Das ganze Buch ist in sehr einfacher und allgemein verständlicher Sprache abgefasst. Dies könnte zu einer größeren Verbreitung führen. Allerdings ist die ganze Darstellung sehr auf die amerikanische Situation fixiert. Bei der Frage nach der möglichen Existenz der Arche findet man, um nur ein Beispiel zu nennen, keinerlei Hinweis auf den vor allem in Deutschland heftig geführten Babel-Bibel-Streit. Recht umfangreiche Endnoten bieten den Fachwissenschaftlern dann die entsprechende Literatur zu den einzelnen Themen. Allerdings ist auch dieser Teil, ebenso wie die abschließend angeführte weiterführende Literatur, völlig auf amerikanische Forschung konzentriert. Einen deutschsprachigen Beitrag zu den Forschungsthemen sucht man vergeblich, obwohl deutschsprachige Forscher zu manchen der Themenfelder nicht nur aus exegetischer, sondern auch aus historischer, altorientalischer und archäologischer Sicht grundlegende und die Forschung stark fördernde Beiträge verfasst haben.
Die Stärke des Buches ist sicherlich, dass es eine immer mehr um sich greifende »Pseudoarchäologie«, die vor allem über das Fernsehen und das Internet verbreitet wird, in ihren Grundzügen entlarvt. Die Schwäche ist, dass neben dem Dialog mit den sonstigen Altertumswissenschaften derjenige mit der Exegese vernachläs-sigt wird. C. verweist zwar ausgiebig auf eine Vielzahl von Texten, aber er diskutiert sie so gut wie nie bezüglich ihrer redaktionsgeschichtlichen Einordnung und ihrer Entstehungszeit. Sie werden von ihm vielfach, so scheint es, als historische Quellen erachtet, obwohl dies in vielen Fällen sicherlich nicht der Fall ist. Dies ist sicherlich auch dem amerikanischen Hintergrund des Buches geschuldet.

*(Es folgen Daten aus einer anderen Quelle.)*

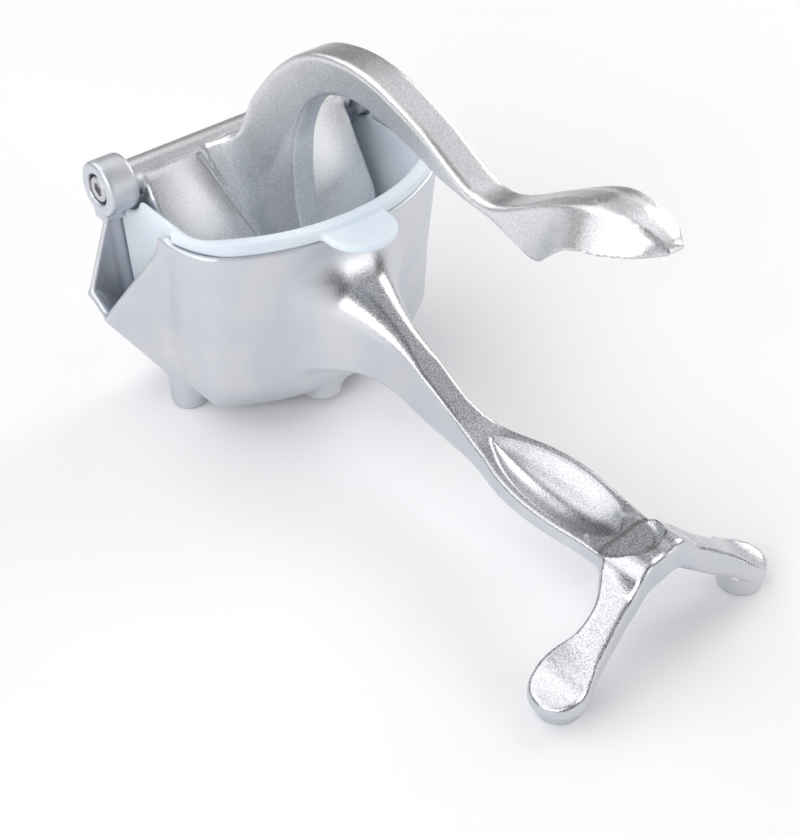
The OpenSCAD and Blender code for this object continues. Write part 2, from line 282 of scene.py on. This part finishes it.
def cup_with_pegs(x, y, z):
    """The hopper's outside, its two peg feet and the low lug beneath it."""
    cup = common(hopper_side(x, y, z, 0), BASE - z, CUP_EDGE)
    cup = common(cup, z - RIM, 0.9)
    peg_x, peg_y, peg_radius, peg_lean = 25.5, 39.5, 6.2, 0.04
    peg = np.hypot(x - peg_x, abs(y) - peg_y) - peg_radius - peg_lean * z
    peg = common(common(peg, -z, 0.9), z - 24, 1)
    solid = union(cup, peg, 3)
    lug_x, lug_y, lug_radius, lug_base = 53.5, -4, 6.8, 3.3
    lug = common(np.hypot(x - lug_x, y - lug_y) - lug_radius, lug_base - z, 1.2)
    return union(solid, common(lug, z - 12, 1), 2.5)


def handle_bar(x, z, off):
    """The fixed handle, round at its root and crisp along the rest; off is from its middle."""
    edge = np.interp(x, (64, 80, 104), (13, 7.5, 0.9))
    bar = common(handle_top.below(x, z), off - handle_half(x), edge)
    bar = common(bar, -handle_low.below(x, z), 1.2)
    return common(bar, between(x, 54, 202), 1)


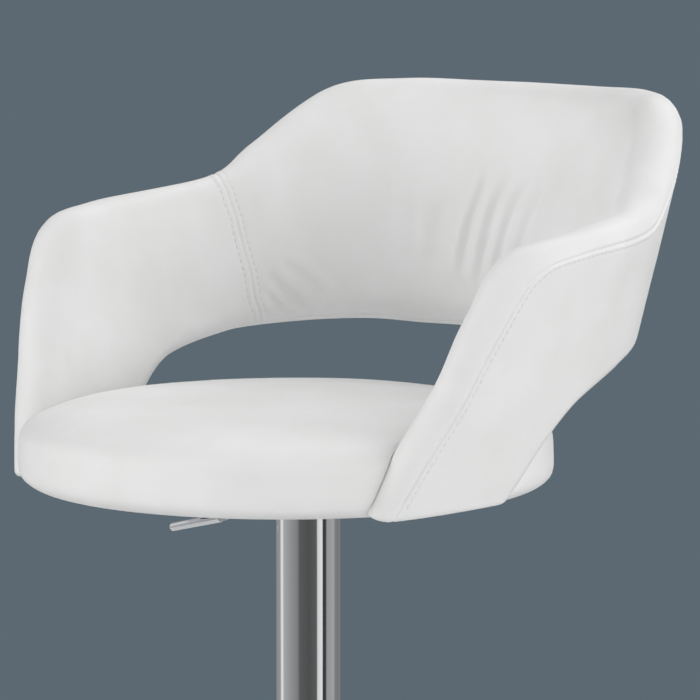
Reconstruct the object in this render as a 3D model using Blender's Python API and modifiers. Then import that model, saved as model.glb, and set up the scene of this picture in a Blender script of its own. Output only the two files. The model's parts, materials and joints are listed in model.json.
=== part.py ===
"""Adjustable swivel stool: a padded seat and wraparound back on a gas-lift column.

Metres, +Z up, floor at z = 0, column axis on Z, the stool faces -Y and the sitter's left is +X.
Modelled fully raised. Run with: blender --background --python part.py
"""

import math

import bmesh
import bpy
from mathutils import Matrix, Vector

# ---------------------------------------------------------------- shared fits
TOUCH = 0.0003            # left between two pieces that touch
SLIDE = 0.0004            # radial clearance of what slides or turns
LIFT_STROKE = 0.210       # travel of the gas cylinder

# ---------------------------------------------------------------- seat heights
SEAT_UNDERSIDE = 0.740    # underside of the cushion above the floor, fully raised
PAN_DEPTH = 0.018         # how far the seat plate's pan hangs below the underside

# ---------------------------------------------------------------- base
FLOOR_PAD_THICKNESS = 0.003
FLOOR_PAD_INSET = 0.0055   # the pad's edge inside the cover's
BALLAST_INSET = 0.0095
BALLAST_THICKNESS = 0.0075
BALLAST_BORE = 0.022
FLANGE_RADIUS = 0.075
FLANGE_THICKNESS = 0.005
FLANGE_BOLT_CIRCLE = 0.058
SHELL_RADIUS = 0.1925
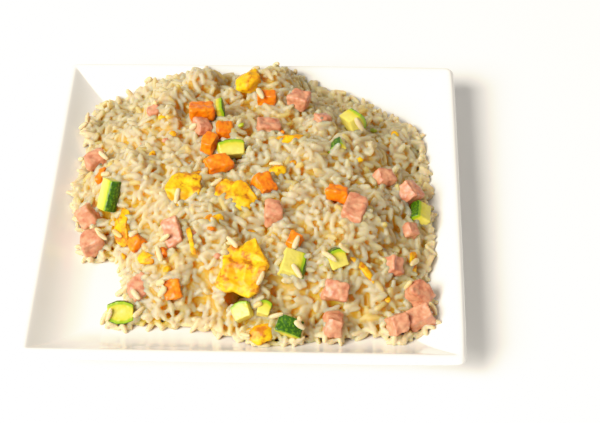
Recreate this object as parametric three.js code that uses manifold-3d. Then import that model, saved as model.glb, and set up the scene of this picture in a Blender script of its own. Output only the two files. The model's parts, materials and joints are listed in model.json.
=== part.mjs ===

Der Kampf gegen vereinfachende, verflachende, in der Regel biblizistische oder schlichtweg fantastische oder höchst fantasiereiche Erklärungsmodelle biblischer Texte muss auf hohem wissenschaftlichen Niveau weitergehen, aber auch in einer Sprache, die allgemein verständlich ist. Ein Anfang ist mit diesem Buch gemacht. Um gegen einen vereinfachenden Popularismus vorzugehen, bedarf es jedoch noch einer Vielzahl weitergehender und auch die Exegese einbeziehender populärwissenschaftlicher Studien.